(Dataset section)

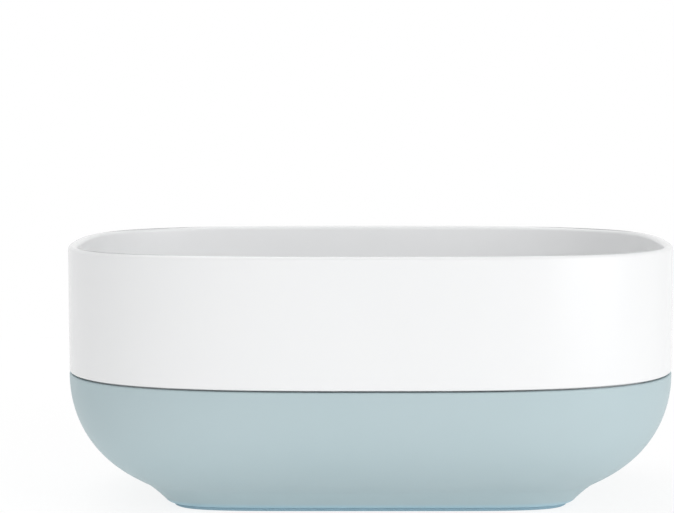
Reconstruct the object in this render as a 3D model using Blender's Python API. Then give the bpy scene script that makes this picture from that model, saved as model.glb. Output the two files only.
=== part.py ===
"""Two-part soap dish: a draining tray that lifts off a reservoir base, which stands on a non-slip pad.

Every piece is a shell round one rounded-rectangle plan. Its section is a path of (inset, height)
points swept round that plan, where inset is measured inwards from the straight walls.
Metres, +Z up, X along the length. The origin is the centre of the face that the dish stands on.
"""

import math

import bmesh
import bpy
from mathutils import Vector

# Plan of the straight walls. An outline power of 2 is an ellipse, and higher ones are squarer.
LENGTH = 0.120
DEPTH = 0.080
WALL_OUTLINE_POWER = 3.0
FOOT_OUTLINE_POWER = 5.8

# Heights of the pieces that stack up, and the clearance between neighbours
TRAY_HEIGHT = 0.0248
BASE_HEIGHT = 0.0253
PAD_THICKNESS = 0.0009
CLEARANCE = 0.0003

# Tray: straight walls, rounded lip, draining floor and the spigot that centres it in the base
TRAY_WALL = 0.0020
TRAY_LIP_ROUND = 0.0008
TRAY_SEAM_ROUND = 0.0004
TRAY_FLOOR = 0.0018
TRAY_FLOOR_RISE = 0.0020
TRAY_CORNER_ROUND = 0.0040
SPIGOT_WALL = 0.0015
SPIGOT_DEPTH = 0.0030
SPIGOT_CHAMFER = 0.0004

# Draining floor: ribs across the tray, with a slot in each space between them
SLOT_COUNT = 9
SLOT_WIDTH = 0.0026
SLOT_END_GAP = 0.0060
RIB_WIDTH = 0.0024
RIB_HEIGHT = 0.0018
RIB_TOP_ROUND = 0.0009
RIB_END_GAP = 0.0035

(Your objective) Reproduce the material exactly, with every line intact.

(Result of this exercise)
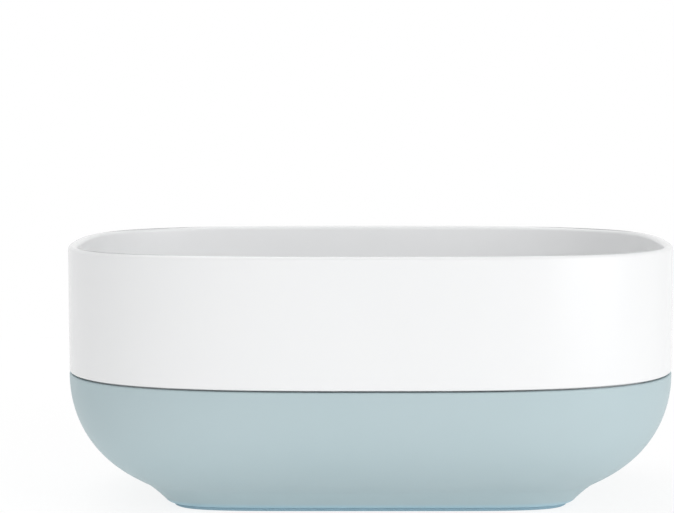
Reconstruct the object in this render as a 3D model using Blender's Python API. Then give the bpy scene script that makes this picture from that model, saved as model.glb. Output the two files only.
=== part.py ===
"""Two-part soap dish: a draining tray that lifts off a reservoir base, which stands on a non-slip pad.

Every piece is a shell round one rounded-rectangle plan. Its section is a path of (inset, height)
points swept round that plan, where inset is measured inwards from the straight walls.
Metres, +Z up, X along the length. The origin is the centre of the face that the dish stands on.
"""

import math

import bmesh
import bpy
from mathutils import Vector

# Plan of the straight walls. An outline power of 2 is an ellipse, and higher ones are squarer.
LENGTH = 0.120
DEPTH = 0.080
WALL_OUTLINE_POWER = 3.0
FOOT_OUTLINE_POWER = 5.8

# Heights of the pieces that stack up, and the clearance between neighbours
TRAY_HEIGHT = 0.0248
BASE_HEIGHT = 0.0253
PAD_THICKNESS = 0.0009
CLEARANCE = 0.0003

# Tray: straight walls, rounded lip, draining floor and the spigot that centres it in the base
TRAY_WALL = 0.0020
TRAY_LIP_ROUND = 0.0008
TRAY_SEAM_ROUND = 0.0004
TRAY_FLOOR = 0.0018
TRAY_FLOOR_RISE = 0.0020
TRAY_CORNER_ROUND = 0.0040
SPIGOT_WALL = 0.0015
SPIGOT_DEPTH = 0.0030
SPIGOT_CHAMFER = 0.0004

# Draining floor: ribs across the tray, with a slot in each space between them
SLOT_COUNT = 9
SLOT_WIDTH = 0.0026
SLOT_END_GAP = 0.0060
RIB_WIDTH = 0.0024
RIB_HEIGHT = 0.0018
RIB_TOP_ROUND = 0.0009
RIB_END_GAP = 0.0035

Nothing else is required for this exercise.